I’m sure Alex Gaynor is an incredibly smart person, but maybe his talk went over my head a bit. I originally thought this was going to be a talk about practices that would allow me to optimize Python, but he made me remember that CPython is not the only Python around. His talk was actually about making implementation-agnostic Python faster. He gave a few tips on how to do this, but of course he didn’t really explain why it would be faster. He gave using classes over dicts as an example of a performance increase, arguing that dicts are object-object mappings and a class provides a more explicit key. I’m not 100% sure why that would be any better, consider one could optimize a dictionary in a very similar way if you know what all the keys and values are going to be.

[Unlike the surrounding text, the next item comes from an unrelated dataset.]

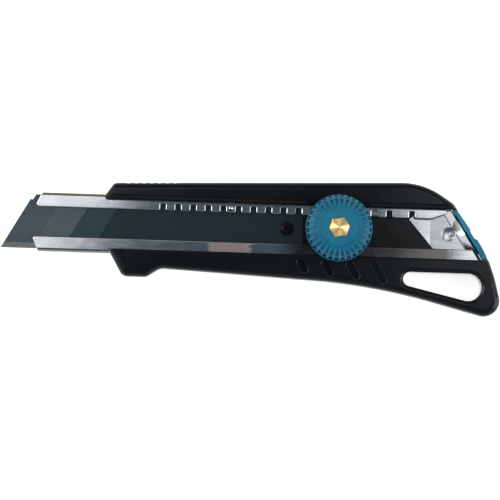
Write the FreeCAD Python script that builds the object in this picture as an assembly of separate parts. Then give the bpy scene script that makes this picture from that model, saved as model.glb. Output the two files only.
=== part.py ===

Not really a lot to be gleaned from this talk from my perspective, unless you want to follow practices that would make you faster in PyPy and possibly CPython (if you upgrade to the most recent version). Of course that’s still not an implementation-agnostic performance increase.

Talk: What is Coming in Python Packaging #

Great state of the world talk from Noah Kantrowitz. A lot of big changes coming in the Python packaging world, including:

  • new PyPi, known as warehouse.
  • Wheels will take over at some point, but quite a few packages can’t use them due to their reliance on native dependencies and wheel can’t handle that for multiple platforms.
  • virtualenv is now in Python as of 3.4 (pyvenv)
  • twine is the defacto way to submit packages now, no longer using setup.py directly
  • devpi is apparently a popular local proxy for hosting packages internally.
  • the Python Packaging Association (PyPa) is now responsible for all packaging technologies, including:
    • setuptools
    • pip
    • wheel
    • warehouse
    • virtualenv

So definitely a good talk to check out if you want to know what’s the way to go in today’s Python world.

Summary #

Another great day at PyCon. It’s awesome being able to hear from the horses mouth (so to speak) about the state of the world in Python. Also an amazing set of lightning talks too. Learning a lot all over the place really.

Really excited for day 3, and the dev sprints to follow!